Shackleton hired fake protestors to picket movie theaters showing Snuff, in an effort to generate publicity for the film. This practice soon became moot however when various groups (such as the Women Against Pornography) began staging their own protests; outraged by the depiction of sexual violence. These protests received coverage from various media outlets, prompting an investigation by the New York District Attorney, Robert M. Morgenthau, who was quick to dismiss Snuff as “nothing more than conventional trick photography—as is evident to anyone who sees the movie.” Variety also exposed Snuff as a hoax, but the rumours persisted…

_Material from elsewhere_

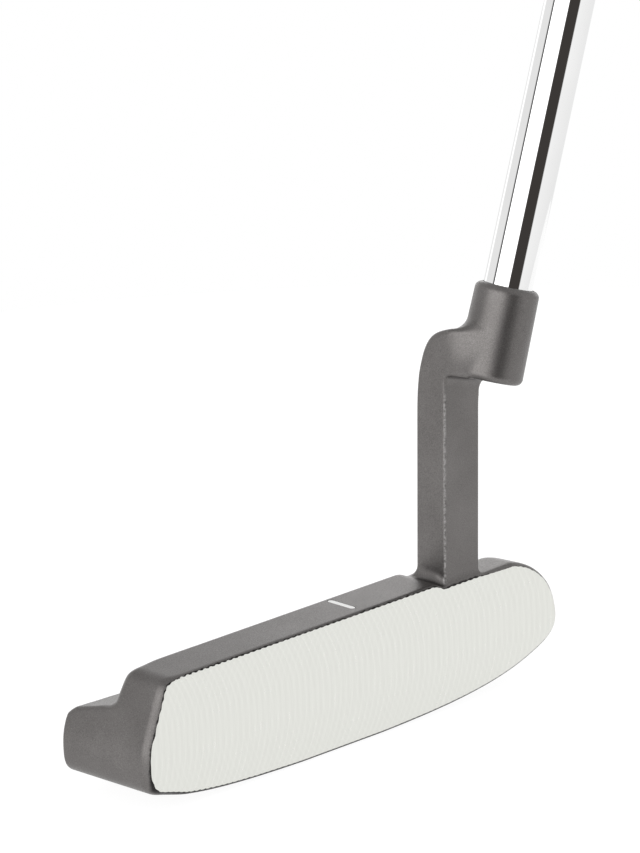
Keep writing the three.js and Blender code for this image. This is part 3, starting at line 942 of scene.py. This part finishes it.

Snuff never received a theatrical release in the United Kingdom, but in 1982 Astra Video presented the title as a forthcoming home video release. Snuff was released on VHS later that same year without any reference to a distributor, leading to the debate that Astra Video had cancelled the release and the circulated tapes were instead bootlegs. Regardless, Snuff found itself at the center of controversy once again when the tape was featured on the Director of Public Prosecutions (DPP) list of ‘video nasties’; effectively banning the title from further distribution. Existing tapes were seized by police and Snuff remains unreleased in the United Kingdom to this day.
All of this ensured Snuff received far more attention that it rightly deserved. From what we can deduce from the remaining footage, Slaughter is nothing more than a forgettable time-waster, with just enough sex and violence to make the non-existent plot and audio dubbing vaguely passable. As Snuff however, the film becomes something else entirely, oozing sleaze from the screen. The difference that a few additional minutes of new footage made to the film elevated Snuff to cult status. Yet, Snuff’s history – the controversy it generated – is far more fascinating.
“Are the killings in this film real? You be the judge!”